1919 yılı boyunca İngilizlerin olası bir Bolşevik zaferine karşı hattı tutma çabaları, Orta Asya'da tekrar tekrar darbelerle karşılaştı. Türkiye’den İran’a ve Afganistan’a uzanan hatta, İngiliz işgaline ve müdahalesine karşı örgütlü mücadele, kendisini giderek daha fazla hissettiriyordu. İngiliz diplomasisine ve ordusuna mensup kişiler moralsizdi. Gizli resmi yazışmalarda, Britanya’nın yarı-sömürgeci yayılmacı hedefleri için felâketin yaklaşmakta olduğunu ve bunun pratikte önlenemeyeceğini açıkça itiraf ediyorlardı. Geriye kalan tek çare, savunmaya yönelikti: bu savunma dâhilinde amaç, Bolşevik fikirlerin Asya’daki en kıymetli sömürge olarak Hindistan’a girmesini engellemekti.

1920’de Rus iç savaşı doruk noktasına ulaştı. Bolşevikler, Britanya İmparatorluğu’nun Orta Asya’ya doğru genişleme girişimlerini yenilgiye uğrattı. Britanya İmparatorluğu’nun 1918’den itibaren Afganistan, İran ve Çin’deki nüfuzunu kullanarak Bolşevizmin yayılmasını engellemek için umutsuzca attığı tüm adımlar, büyük bir başarısızlıkla sonuçlandı. Sovyet Orta Asya’sını çevreleyen tampon bölgeler, anti-emperyalist protesto hareketlerinin merkezleri hâline geldi ve bu ülkelerin her birinde sol siyaset ortaya çıktı. İngiliz destekli karşı devrimciler, bölge bölge ezici darbelerle karşı karşıya kalırken, İngiliz emperyalizmi geri çekilirken, İngiliz imparatorluğuna mensup stratejistler, Türkistan cephesinde hattı tutmak için başarısız girişimlerde bulundular.

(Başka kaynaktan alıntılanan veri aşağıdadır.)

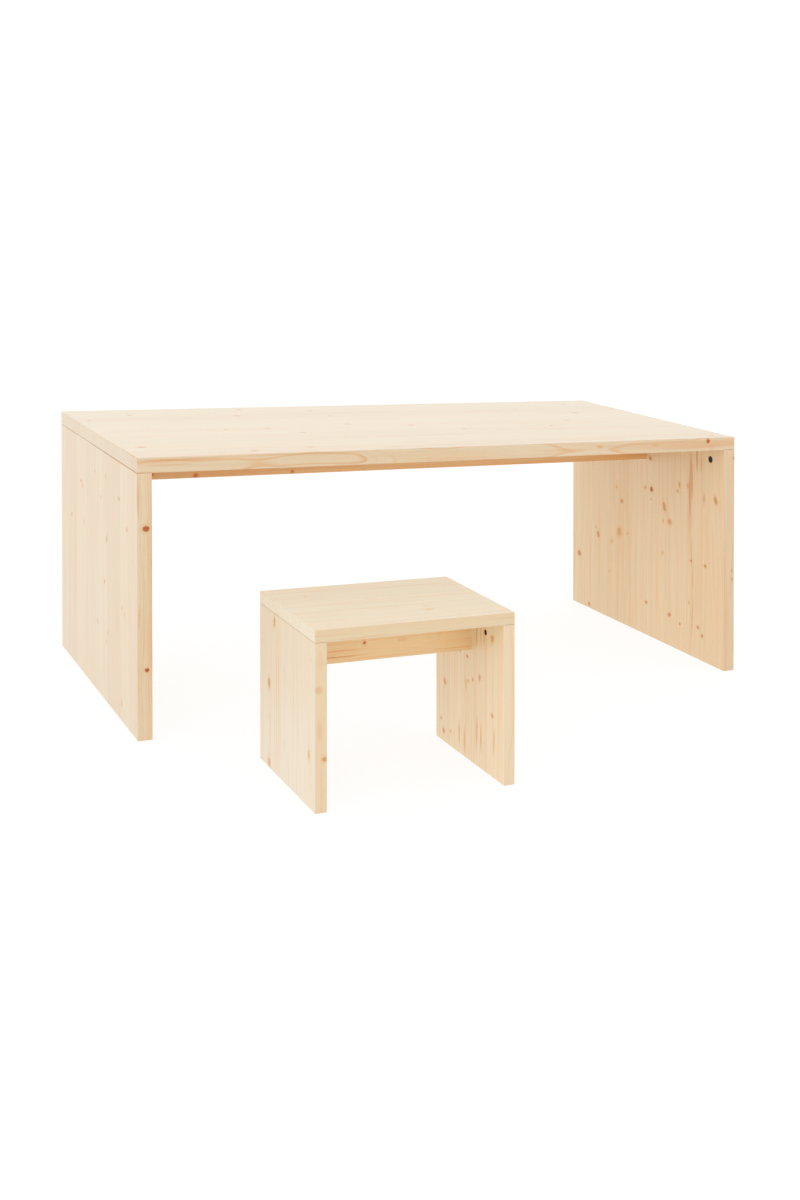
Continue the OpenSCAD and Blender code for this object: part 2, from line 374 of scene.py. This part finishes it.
def growth_rings(tree, grain, heart, nearest, figure, seed):
    """How much dark late wood shows, and the slow ripple that the rings follow."""
    along, across, through = grain
    drift = noise(tree, stretched(tree, (along, *heart), WANDER_PITCH, seed * 3.7), 1.5)
    wander = make_node(tree, "ShaderNodeSeparateColor", {0: drift.outputs["Color"]}).outputs
    shift = rise(tree, wander[0], 0.25, 0.75, -WANDER_ACROSS_MM, WANDER_ACROSS_MM)
    aside = calculate(tree, "ADD", calculate(tree, "SUBTRACT", across, heart[0]), shift)
    dip = rise(tree, wander[1], 0.25, 0.75, -WANDER_THROUGH_MM, WANDER_THROUGH_MM)
    deep = calculate(tree, "ADD", calculate(tree, "SUBTRACT", through, heart[1]), dip)
    squares = [calculate(tree, "MULTIPLY", part, part) for part in (aside, deep)]
    radius = calculate(tree, "SQRT", calculate(tree, "ADD", *squares))
    radius = calculate(tree, "MULTIPLY_ADD", along, RING_TAPER, radius)
    radius = calculate(tree, "ADD", radius, rise(tree, nearest, 2.6, 0.7, 0.0, RING_SWING_MM))

    # Late wood darkens slowly through a year, ends sharply, and is weak in some years.
    ripple = noise(tree, stretched(tree, grain, RIPPLE_PITCH, seed)).outputs["Fac"]
    year = calculate(tree, "MULTIPLY_ADD", radius, 1 / RING_MM, ripple)
    season = calculate(tree, "FRACT", year)
    late = calculate(
        tree, "MULTIPLY", rise(tree, season, 0.25, 0.86), rise(tree, season, 1.0, 0.9)
    )
    summer = make_node(
        tree,
        "ShaderNodeTexWhiteNoise",
        {"W": calculate(tree, "ADD", calculate(tree, "FLOOR", year), heart[0])},
        noise_dimensions="1D",
    ).outputs["Value"]
    late = calculate(tree, "MULTIPLY", late, rise(tree, summer, 0.3, 1.0, 0.05, 1.0))
    return calculate(tree, "MULTIPLY", late, figure), ripple


SAPWOOD = (0.770, 0.603, 0.400, 1)
LATEWOOD = (0.720, 0.390, 0.160, 1)
TONE_PITCH = (420, 13, 13)
FIBRE_PITCH = (22, 0.7, 0.7)
RESIN_PITCH = (260, 4.5, 4.5)
FLECK_PITCH = (9, 2.6, 2.6)


def plain_wood(tree, grain, late, tone, figure, seed):
    """The wood's colour without its knots, its brightness, and its fibres. Each stave has
    its own tone, with slow changes along it, short resin lines and small flecks."""
    slow = noise(tree, stretched(tree, grain, TONE_PITCH, seed * 1.3), 3.0).outputs["Fac"]
    fibre = noise(tree, stretched(tree, grain, FIBRE_PITCH, seed)).outputs["Fac"]
    resin = noise(tree, stretched(tree, grain, RESIN_PITCH, seed * 2), 3.0).outputs["Fac"]
    fleck = noise(tree, stretched(tree, grain, FLECK_PITCH, seed * 5)).outputs["Fac"]
    slow_tone = calculate(
        tree,
        "MULTIPLY",
        rise(tree, tone, 0.0, 1.0, 0.985, 1.015),
        rise(tree, slow, 0.3, 0.7, 0.985, 1.02),
    )
    brightness = calculate(
        tree, "MULTIPLY", slow_tone, rise(tree, fibre, 0.3, 0.7, 0.975, 1.02)
    )
    colour = blend_colour(tree, late, SAPWOOD, LATEWOOD)
    colour = blend_colour(tree, rise(tree, resin, 0.52, 0.70, 0.0, 0.42), colour, LATEWOOD)
    colour = blend_colour(tree, rise(tree, fleck, 0.66, 0.76, 0.0, 0.5), colour, LATEWOOD)
    warm = calculate(
        tree,
        "MULTIPLY_ADD",
        rise(tree, slow, 0.42, 0.72, 0.0, 0.36),
        rise(tree, figure, 0.0, 0.5, 0.25, 1.0),
        rise(tree, tone, 1.0, 0.0, 0.0, 0.08),
    )
    return blend_colour(tree, warm, colour, LATEWOOD), brightness, fibre


# The streaks' red also paints the shadow lines along two seams.
STREAK_AND_SEAM_SHADE_RED = (0.65, 0.290, 0.085, 1)
KNOT_PALE = (0.70, 0.430, 0.070, 1)
KNOT_RIM = (0.60, 0.245, 0.060, 1)
KNOT_HEART = (0.42, 0.085, 0.004, 1)


def marked_wood(tree, colour, nearest, knot, streak_and_seam_shade, ripple):
    """The wood with its red streaks, the painted seam shadows drawn in the same red, and its
    knots. A weak knot is pale, and a strong one has a dark rim and a dark heart, with late
    wood crowding round it."""
    # This share also lays on the painted seam shadows.
    streak_and_seam_shade_share = calculate(tree, "MULTIPLY", streak_and_seam_shade, rise(tree, ripple, 0.25, 0.6, 0.6, 1.0))
    colour = blend_colour(tree, streak_and_seam_shade_share, colour, STREAK_AND_SEAM_SHADE_RED)
    colour = blend_colour(tree, rise(tree, nearest, 2.2, 0.9, 0.0, 0.5), colour, LATEWOOD)
    inside = rise(tree, nearest, 0.6, 0.9)
    rim = calculate(tree, "MULTIPLY", inside, rise(tree, nearest, 1.1, 0.9))
    core = calculate(tree, "ADD", rise(tree, nearest, 0.5, 0.1, 0.0, 0.6), rim)
    knot_colour = blend_colour(tree, rise(tree, knot, 0.3, 0.6), KNOT_PALE, KNOT_RIM)
    heart_share = calculate(tree, "MULTIPLY_ADD", core, 0.3, rise(tree, knot, 0.7, 1.0))
    knot_colour = blend_colour(tree, heart_share, knot_colour, KNOT_HEART)
    return blend_colour(tree, rise(tree, knot, 0.0, 0.65), colour, knot_colour)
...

İngiliz askeri istihbaratı, her yeni Bolşevik ilerleyişini dikkatle izledi ve not etti. Raporlar, nihai düşmanın zaferinin bir tarihçesini veriyordu. “Yağma” ve “düzensizlik” gibi silahlar, Bolşeviklerin Orta Asya’daki ilerleyişini ve yerel derebeylerini kovma ve Çarlık sömürgelerinden İran ve Afganistan’a kadar uzanan tüm bölgedeki İngiliz nüfuzunu ortadan kaldırma hedeflerini kuşatmak ve antiemperyalist iradeyi kırmak için kullanıldı.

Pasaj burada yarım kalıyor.